TASK REQUIREMENTS: From the listing below, copy only the lines running from the line that contains "zip(*points))), Vector(map(max, zip(*points)))" to the line that contains "DOUBLES = 1e-6", both included.

INFORMATION SHOWN:
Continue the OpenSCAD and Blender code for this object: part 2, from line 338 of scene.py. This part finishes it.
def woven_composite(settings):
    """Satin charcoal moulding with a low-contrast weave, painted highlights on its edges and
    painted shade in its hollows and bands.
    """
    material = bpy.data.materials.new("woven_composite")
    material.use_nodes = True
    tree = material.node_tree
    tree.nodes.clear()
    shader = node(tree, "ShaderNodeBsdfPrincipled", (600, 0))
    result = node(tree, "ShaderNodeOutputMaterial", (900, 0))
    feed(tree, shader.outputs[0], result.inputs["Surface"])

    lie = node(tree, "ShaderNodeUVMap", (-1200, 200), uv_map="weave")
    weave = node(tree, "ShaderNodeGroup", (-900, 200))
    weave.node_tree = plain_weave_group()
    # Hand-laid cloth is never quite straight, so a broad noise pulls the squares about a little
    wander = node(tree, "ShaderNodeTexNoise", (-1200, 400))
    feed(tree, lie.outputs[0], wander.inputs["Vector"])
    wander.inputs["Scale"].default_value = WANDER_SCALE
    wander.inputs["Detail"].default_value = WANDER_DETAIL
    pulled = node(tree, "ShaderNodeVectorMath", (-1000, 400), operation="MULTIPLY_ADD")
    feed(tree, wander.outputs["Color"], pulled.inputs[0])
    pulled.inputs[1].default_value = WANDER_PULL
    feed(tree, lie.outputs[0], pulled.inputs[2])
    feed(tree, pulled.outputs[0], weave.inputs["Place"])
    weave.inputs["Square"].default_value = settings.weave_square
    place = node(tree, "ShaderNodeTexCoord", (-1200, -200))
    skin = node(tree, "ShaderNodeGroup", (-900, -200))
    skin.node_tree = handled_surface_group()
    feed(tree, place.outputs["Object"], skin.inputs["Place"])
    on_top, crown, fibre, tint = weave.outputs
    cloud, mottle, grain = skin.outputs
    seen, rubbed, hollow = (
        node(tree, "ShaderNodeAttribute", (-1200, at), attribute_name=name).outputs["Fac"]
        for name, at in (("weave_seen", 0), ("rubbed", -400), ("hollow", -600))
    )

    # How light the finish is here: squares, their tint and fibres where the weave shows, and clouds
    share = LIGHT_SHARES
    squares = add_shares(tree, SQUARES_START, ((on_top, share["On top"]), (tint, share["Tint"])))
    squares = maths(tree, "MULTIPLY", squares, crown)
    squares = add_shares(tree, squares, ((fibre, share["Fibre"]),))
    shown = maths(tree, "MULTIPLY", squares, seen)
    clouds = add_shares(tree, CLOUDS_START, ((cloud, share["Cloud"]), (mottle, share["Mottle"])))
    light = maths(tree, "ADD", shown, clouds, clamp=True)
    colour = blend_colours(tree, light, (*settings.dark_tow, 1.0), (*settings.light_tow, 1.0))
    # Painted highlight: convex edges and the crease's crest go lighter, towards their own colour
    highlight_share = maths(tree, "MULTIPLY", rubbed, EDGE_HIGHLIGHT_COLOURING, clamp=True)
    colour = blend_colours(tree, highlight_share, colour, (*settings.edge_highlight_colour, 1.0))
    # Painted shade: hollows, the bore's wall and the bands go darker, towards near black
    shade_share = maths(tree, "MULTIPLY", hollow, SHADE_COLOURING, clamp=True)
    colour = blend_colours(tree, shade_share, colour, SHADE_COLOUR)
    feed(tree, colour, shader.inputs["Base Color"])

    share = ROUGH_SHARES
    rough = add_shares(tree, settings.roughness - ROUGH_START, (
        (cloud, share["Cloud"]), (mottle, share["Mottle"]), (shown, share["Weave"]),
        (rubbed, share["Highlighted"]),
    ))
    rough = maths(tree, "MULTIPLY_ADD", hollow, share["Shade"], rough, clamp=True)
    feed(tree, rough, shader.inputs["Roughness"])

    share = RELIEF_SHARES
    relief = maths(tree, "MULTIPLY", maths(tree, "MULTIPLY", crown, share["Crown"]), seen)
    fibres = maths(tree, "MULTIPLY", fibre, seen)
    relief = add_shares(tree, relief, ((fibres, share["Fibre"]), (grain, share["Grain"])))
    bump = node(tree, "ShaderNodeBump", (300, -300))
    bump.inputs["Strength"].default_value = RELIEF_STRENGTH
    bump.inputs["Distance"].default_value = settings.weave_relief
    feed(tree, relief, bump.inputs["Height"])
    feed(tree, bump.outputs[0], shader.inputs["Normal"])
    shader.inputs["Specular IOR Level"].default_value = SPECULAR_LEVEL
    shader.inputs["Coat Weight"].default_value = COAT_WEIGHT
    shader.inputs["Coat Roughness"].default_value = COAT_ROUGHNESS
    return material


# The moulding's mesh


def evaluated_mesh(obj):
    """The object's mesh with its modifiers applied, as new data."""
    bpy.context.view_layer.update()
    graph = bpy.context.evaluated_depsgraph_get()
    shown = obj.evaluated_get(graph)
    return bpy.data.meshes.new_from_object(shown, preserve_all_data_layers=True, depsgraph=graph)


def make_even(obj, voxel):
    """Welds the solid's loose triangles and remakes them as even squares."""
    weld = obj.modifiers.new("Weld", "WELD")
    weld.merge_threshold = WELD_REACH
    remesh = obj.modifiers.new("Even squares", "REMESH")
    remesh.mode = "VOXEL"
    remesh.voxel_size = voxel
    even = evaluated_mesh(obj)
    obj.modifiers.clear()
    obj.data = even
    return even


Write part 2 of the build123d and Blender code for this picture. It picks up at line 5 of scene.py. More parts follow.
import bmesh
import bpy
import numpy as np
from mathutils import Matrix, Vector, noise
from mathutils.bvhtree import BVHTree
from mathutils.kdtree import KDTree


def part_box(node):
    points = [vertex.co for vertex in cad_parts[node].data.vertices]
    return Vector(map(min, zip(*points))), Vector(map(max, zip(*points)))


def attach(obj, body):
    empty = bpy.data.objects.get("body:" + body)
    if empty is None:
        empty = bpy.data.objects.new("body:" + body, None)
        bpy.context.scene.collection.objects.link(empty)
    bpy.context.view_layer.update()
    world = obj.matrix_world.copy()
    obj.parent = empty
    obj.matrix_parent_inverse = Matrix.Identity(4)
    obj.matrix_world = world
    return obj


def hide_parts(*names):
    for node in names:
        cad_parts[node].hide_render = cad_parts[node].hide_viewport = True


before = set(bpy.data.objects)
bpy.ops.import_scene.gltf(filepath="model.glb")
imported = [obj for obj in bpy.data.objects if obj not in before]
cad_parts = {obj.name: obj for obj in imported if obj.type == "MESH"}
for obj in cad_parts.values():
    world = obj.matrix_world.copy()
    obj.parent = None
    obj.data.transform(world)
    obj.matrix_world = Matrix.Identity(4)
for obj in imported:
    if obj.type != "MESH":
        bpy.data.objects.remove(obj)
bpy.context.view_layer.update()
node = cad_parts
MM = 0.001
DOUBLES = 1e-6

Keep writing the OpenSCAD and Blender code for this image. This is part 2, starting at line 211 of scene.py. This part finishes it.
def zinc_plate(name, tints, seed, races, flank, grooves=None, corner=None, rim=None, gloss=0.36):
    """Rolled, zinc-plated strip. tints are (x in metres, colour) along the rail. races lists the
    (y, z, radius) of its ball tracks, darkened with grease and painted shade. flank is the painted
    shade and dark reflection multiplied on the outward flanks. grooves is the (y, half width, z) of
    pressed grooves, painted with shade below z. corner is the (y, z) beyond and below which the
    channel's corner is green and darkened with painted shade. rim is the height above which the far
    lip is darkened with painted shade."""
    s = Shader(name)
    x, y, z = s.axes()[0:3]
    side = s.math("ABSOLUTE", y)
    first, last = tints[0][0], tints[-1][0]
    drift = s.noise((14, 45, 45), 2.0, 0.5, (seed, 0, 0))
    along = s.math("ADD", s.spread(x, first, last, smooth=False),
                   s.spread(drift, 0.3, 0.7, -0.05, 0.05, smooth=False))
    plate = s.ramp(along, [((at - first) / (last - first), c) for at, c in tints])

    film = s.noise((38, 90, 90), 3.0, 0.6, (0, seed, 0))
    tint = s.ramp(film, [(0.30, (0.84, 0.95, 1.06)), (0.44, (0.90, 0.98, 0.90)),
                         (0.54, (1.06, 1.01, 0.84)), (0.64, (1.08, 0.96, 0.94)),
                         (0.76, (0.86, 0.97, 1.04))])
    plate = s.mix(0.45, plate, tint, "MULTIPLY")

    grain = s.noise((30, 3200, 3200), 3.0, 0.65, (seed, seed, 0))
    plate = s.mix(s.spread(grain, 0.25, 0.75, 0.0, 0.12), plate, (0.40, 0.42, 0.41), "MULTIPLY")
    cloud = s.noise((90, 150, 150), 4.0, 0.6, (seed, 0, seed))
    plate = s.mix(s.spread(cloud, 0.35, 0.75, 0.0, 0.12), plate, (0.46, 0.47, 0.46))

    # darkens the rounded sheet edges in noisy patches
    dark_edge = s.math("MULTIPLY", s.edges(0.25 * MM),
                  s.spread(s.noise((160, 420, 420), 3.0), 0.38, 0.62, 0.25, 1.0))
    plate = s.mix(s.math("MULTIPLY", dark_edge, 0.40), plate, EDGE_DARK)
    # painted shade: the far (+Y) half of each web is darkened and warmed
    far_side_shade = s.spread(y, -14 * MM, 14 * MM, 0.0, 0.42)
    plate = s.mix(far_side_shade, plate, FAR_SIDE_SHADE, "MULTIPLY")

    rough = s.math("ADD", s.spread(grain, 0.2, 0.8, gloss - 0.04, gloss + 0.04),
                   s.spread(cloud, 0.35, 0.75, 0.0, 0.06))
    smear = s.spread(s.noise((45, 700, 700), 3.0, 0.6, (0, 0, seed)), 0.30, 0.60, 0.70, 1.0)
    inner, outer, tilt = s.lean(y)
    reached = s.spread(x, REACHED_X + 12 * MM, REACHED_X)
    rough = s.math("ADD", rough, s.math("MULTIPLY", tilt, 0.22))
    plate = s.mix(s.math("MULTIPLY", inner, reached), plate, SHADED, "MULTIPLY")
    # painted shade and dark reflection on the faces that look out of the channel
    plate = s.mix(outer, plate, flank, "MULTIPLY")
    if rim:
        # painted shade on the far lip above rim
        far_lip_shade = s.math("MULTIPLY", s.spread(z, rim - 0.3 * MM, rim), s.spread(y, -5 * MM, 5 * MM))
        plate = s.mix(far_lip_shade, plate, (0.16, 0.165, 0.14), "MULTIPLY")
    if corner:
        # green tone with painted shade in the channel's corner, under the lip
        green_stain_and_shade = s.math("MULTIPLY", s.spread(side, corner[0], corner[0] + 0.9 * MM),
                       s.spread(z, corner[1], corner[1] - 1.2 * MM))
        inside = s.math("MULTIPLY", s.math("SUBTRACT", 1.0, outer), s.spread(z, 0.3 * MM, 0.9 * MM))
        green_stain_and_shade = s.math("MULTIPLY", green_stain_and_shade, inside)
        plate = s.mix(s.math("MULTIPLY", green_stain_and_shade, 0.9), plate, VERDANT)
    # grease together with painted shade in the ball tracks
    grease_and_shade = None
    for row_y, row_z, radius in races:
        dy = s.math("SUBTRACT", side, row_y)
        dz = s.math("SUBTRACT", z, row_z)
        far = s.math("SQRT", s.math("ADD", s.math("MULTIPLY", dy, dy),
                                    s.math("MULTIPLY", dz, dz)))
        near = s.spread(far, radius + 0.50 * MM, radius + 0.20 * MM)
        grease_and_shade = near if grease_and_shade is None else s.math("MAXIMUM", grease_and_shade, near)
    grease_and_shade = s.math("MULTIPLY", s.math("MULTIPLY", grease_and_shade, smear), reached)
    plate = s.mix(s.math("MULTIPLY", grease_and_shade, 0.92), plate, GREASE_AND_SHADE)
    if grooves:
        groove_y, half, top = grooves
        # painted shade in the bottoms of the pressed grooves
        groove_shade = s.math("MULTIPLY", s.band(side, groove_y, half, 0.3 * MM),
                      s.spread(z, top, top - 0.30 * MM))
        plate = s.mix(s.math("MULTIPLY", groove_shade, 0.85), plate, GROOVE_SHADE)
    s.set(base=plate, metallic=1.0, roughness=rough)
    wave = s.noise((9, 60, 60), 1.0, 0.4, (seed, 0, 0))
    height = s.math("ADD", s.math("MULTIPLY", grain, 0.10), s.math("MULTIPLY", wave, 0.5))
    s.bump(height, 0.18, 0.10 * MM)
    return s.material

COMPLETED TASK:
    return Vector(map(min, zip(*points))), Vector(map(max, zip(*points)))


def attach(obj, body):
    empty = bpy.data.objects.get("body:" + body)
    if empty is None:
        empty = bpy.data.objects.new("body:" + body, None)
        bpy.context.scene.collection.objects.link(empty)
    bpy.context.view_layer.update()
    world = obj.matrix_world.copy()
    obj.parent = empty
    obj.matrix_parent_inverse = Matrix.Identity(4)
    obj.matrix_world = world
    return obj


def hide_parts(*names):
    for node in names:
        cad_parts[node].hide_render = cad_parts[node].hide_viewport = True


before = set(bpy.data.objects)
bpy.ops.import_scene.gltf(filepath="model.glb")
imported = [obj for obj in bpy.data.objects if obj not in before]
cad_parts = {obj.name: obj for obj in imported if obj.type == "MESH"}
for obj in cad_parts.values():
    world = obj.matrix_world.copy()
    obj.parent = None
    obj.data.transform(world)
    obj.matrix_world = Matrix.Identity(4)
for obj in imported:
    if obj.type != "MESH":
        bpy.data.objects.remove(obj)
bpy.context.view_layer.update()
node = cad_parts
MM = 0.001
DOUBLES = 1e-6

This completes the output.